The first few miles are in the city centre going over some of the bridges before heading north. Unlike New York these bridges are flat, similar to a lot of the course. My wife saw me at mile 1 and apparently I wasn’t far behind Mo (only a minute or so)! At mile 8 (around colourful Boystown) you turn south and head back towards the city. The rain was pretty constant from this point on, but the support was also excellent. At halfway you make it back into the city and I realised I was just under 2:30 pace, but had got totally carried away at the start and knew there was no way I would finish in that time. I think I was starting to feel the after-effects of Berlin.
For the next 8 miles you head out towards the west of the city and a few suburbs. The support is a bit quieter and the runners thin out, so it is mentally tougher and I focussed a bit on the rain and lost some time. At mile 21 though I saw my wife again, grabbed a drink and decided to knuckle down and drive through to the end. At around 23.5 miles you turn for home and I realised at this point that I only had 3 miles to go to complete my goal, which was a strange feeling. I passed a good few runners and finished with a sprint completing the final major in a time of 2:34:21.
I made it to the Six Stars tent, where I was the first one home. I think I got more high fives there than in all my other marathons combined. I tried to convince them to give me a gold medal for being first, which they said they would think about for next year (although I am not sure they were being serious!). After working towards this for so long it was a great feeling to finally get a hold of the medal, which was followed almost instantly by a beer… I think there were about 100 Six Star medals given out in Chicago, so you are part of a select few (~4100 overall since it started). It was nice talking to people as I walked to the meeting area, hearing about how many majors they had run and being asked about certain marathons.
It was great to meet up with my wife at the end as she has seen me at almost every marathon and has put up with me during the training and the injuries. To be honest she deserves the medal more than me. This is the second secret, a very supportive family. It is a massive time commitment to do this and you mess a lot with family life. I wasn’t the only one waking up early every Sunday. We spent a couple of days enjoying Chicago and forgetting about running before flying back and relinquishing my medals to the kids.

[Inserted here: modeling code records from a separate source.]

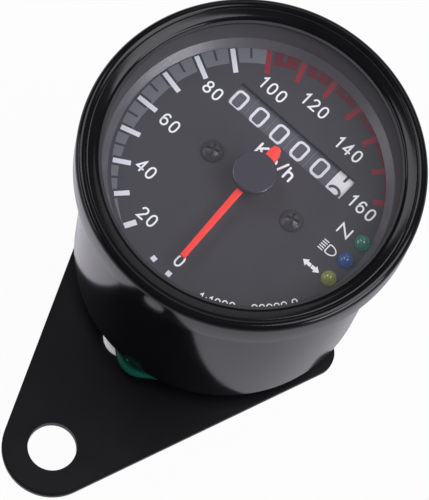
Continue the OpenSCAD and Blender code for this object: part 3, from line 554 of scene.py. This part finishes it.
GLYPHS = {
    "0": (0.70, [arc(0.35, 0.62, 0.27, 0.38, 0, 180) + arc(0.35, 0.38, 0.27, 0.38, 180, 360)
                 + [(0.62, 0.62)]]),
    "1": (0.55, [[(0.12, 0.78), (0.34, 1.0), (0.34, 0.0)]]),
    "2": (0.68, [arc(0.34, 0.74, 0.26, 0.26, 165, -30) + [(0.09, 0.03), (0.62, 0.03)]]),
    "3": (0.68, [arc(0.33, 0.76, 0.24, 0.24, 160, -90) + arc(0.33, 0.27, 0.27, 0.27, 90, -160)]),
    "4": (0.70, [[(0.48, 0.0), (0.48, 1.0), (0.06, 0.26), (0.66, 0.26)]]),
    "5": (0.68, [[(0.58, 1.0), (0.16, 1.0), (0.11, 0.52)] + arc(0.33, 0.31, 0.28, 0.31, 130, -155)]),
    "6": (0.70, [arc(0.36, 0.62, 0.27, 0.38, 50, 180) + arc(0.36, 0.30, 0.27, 0.30, 180, 540)]),
    "7": (0.66, [[(0.07, 1.0), (0.6, 1.0), (0.24, 0.0)]]),
    "8": (0.70, [arc(0.35, 0.76, 0.23, 0.24, -90, 270), arc(0.35, 0.26, 0.28, 0.26, 90, 450)]),
    "9": (0.70, [arc(0.34, 0.70, 0.27, 0.30, 0, 360) + arc(0.34, 0.38, 0.27, 0.38, 0, -130)]),
    "K": (0.70, [[(0.1, 0.0), (0.1, 1.0)], [(0.62, 1.0), (0.1, 0.42)], [(0.28, 0.62), (0.64, 0.0)]]),
    "m": (0.95, [[(0.09, 0.0), (0.09, 0.68)],
                 [(0.09, 0.45)] + arc(0.28, 0.48, 0.19, 0.2, 180, 0) + [(0.47, 0.0)],
                 [(0.47, 0.45)] + arc(0.66, 0.48, 0.19, 0.2, 180, 0) + [(0.85, 0.0)]]),
    "h": (0.66, [[(0.1, 0.0), (0.1, 1.0)],
                 [(0.1, 0.42)] + arc(0.33, 0.46, 0.23, 0.22, 180, 0) + [(0.56, 0.0)]]),
    "/": (0.5, [[(0.04, -0.1), (0.44, 1.08)]]),
    "N": (0.78, [[(0.1, 0.0), (0.1, 1.0), (0.66, 0.0), (0.66, 1.0)]]),
    ":": (0.3, [[(0.15, 0.12), (0.15, 0.2)], [(0.15, 0.56), (0.15, 0.64)]]),
    ".": (0.3, [[(0.15, 0.0), (0.15, 0.05)]]),
    "-": (0.5, [[(0.08, 0.42), (0.42, 0.42)]]),
    " ": (0.4, []),
    # a drum's 0, nearly square
    "sq0": (0.78, [arc(0.52, 0.75, 0.21, 0.25, 0, 90, 8) + arc(0.26, 0.75, 0.21, 0.25, 90, 180, 8)
                   + arc(0.26, 0.25, 0.21, 0.25, 180, 270, 8) + arc(0.52, 0.25, 0.21, 0.25, 270, 360, 8)
                   + [(0.73, 0.75)]]),
}


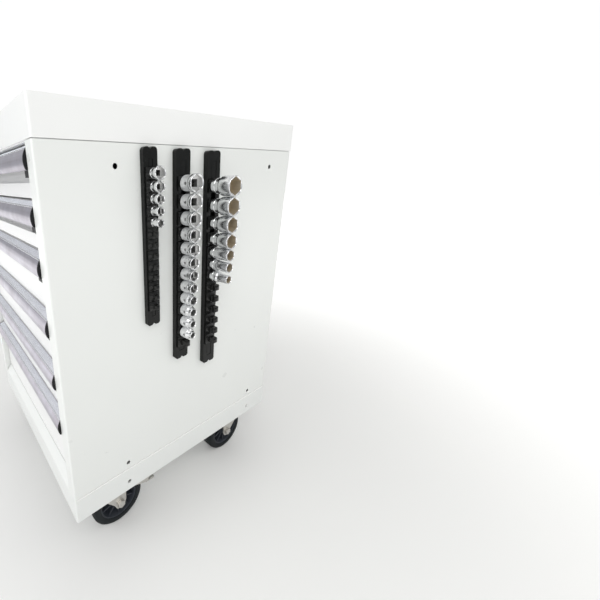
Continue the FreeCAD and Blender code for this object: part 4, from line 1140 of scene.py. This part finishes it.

Completing the Six Stars has been the most amazing experience. I have been lucky with injuries that means I have made it to the start lines and I have had superb support that has let me fit the training, travel and racing around life. I underestimated what was involved and it would be hard to commit to something like this again but I am glad I saw it through. Each marathon was different and had very different challenges. Despite the actual marathon, Tokyo was amazing, Berlin was my PB and where Kipchoge broke the World Record, New York has bridges, Boston has a massive history, and Chicago was where it finished, but London stands out for me. The sheer support around the course is amazing. Not sure what the next goal will be, although I believe I have to do Dublin before I retire.
2017: Tokyo (2:54:53), London (2:43:56), New York (2:38:54)
2018: Boston (2:43:39), Berlin (2:32:49), Chicago (2:34:21)
P.s. I saw Mo hung on for a European record in Chicago, it must have been knowing how close I was to him at mile 1 that pushed him on!